Publications

Abstract : Nucleotide-binding oligomerization domain-containing protein 1 (NOD1) is an intracellular pattern recognition receptor that recognizes bacterial peptidoglycan (PG) containing meso -diaminopimelic acid ( meso DAP) and activates the innate immune system. Interestingly, few pathogenic and commensal bacteria modify their PG stem peptide by amidation of meso DAP ( meso DAPNH2). In this study, NOD1 stimulation assays were performed using bacterial PG containing meso DAP (PGDAP) and meso DAPNH2 (PGDAPNH2) to understand the differences in their biomolecular recognition mechanism. PGDAP was effectively recognized, while PGDAPNH2 showed reduced recognition by NOD1 receptor. Re-stimulation of the NOD1 receptor which was initially stimulated with PGDAP, using PGDAPNH2, did not show any further NOD1 activation levels than PGDAP alone. But NOD1 receptor, initially stimulated with PGDAPNH2 responded effectively to re-stimulation with PGDAP. The biomolecular structure-recognition relationship of the ligand sensing LRR domain of human NOD1 (NOD1-LRR) with PGDAP and PGDAPNH2 was studied by different computational techniques to further understand the molecular basis of our experimental observations.
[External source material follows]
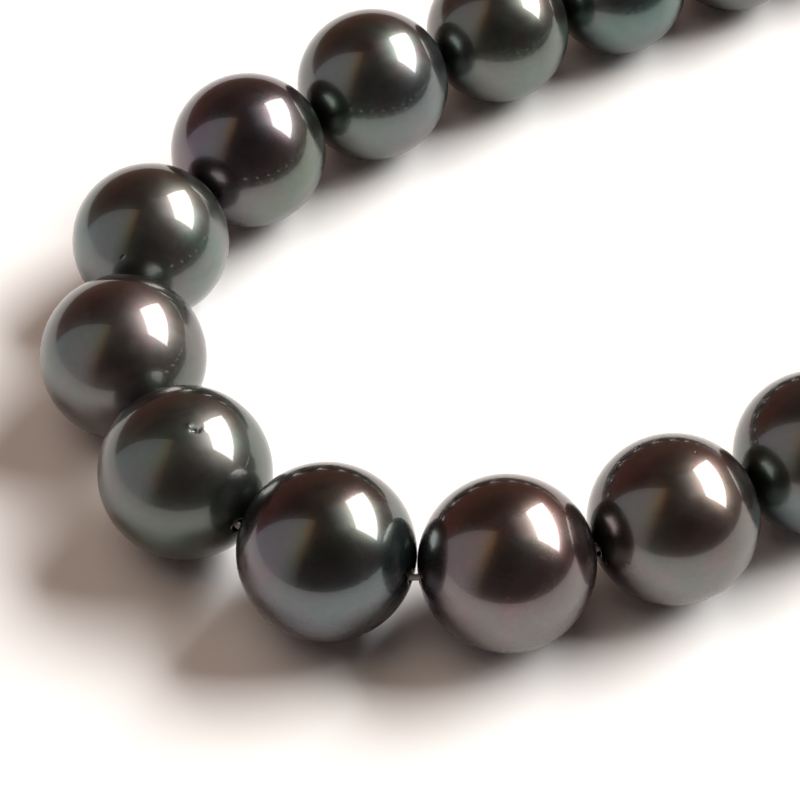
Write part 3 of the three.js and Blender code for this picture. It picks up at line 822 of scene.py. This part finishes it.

The D-Glu- meso DAP motif of GMTPDAP, which is the minimum essential motif for NOD1 activation, was found involved in specific interactions at the recognition site, but the interactions of the corresponding D-Glu- meso DAP motif of PGDAPNH2 occurs away from the recognition site of NOD1 receptor. Hot-spot residues identified for effective PG recognition by NOD1-LRR include W820, G821, D826 and N850, which are evolutionarily conserved across different host species. These integrated results thus successfully provided the atomic level and biochemical insight on how PGs containing meso DAPNH2 evade NOD1-LRR receptor recognition.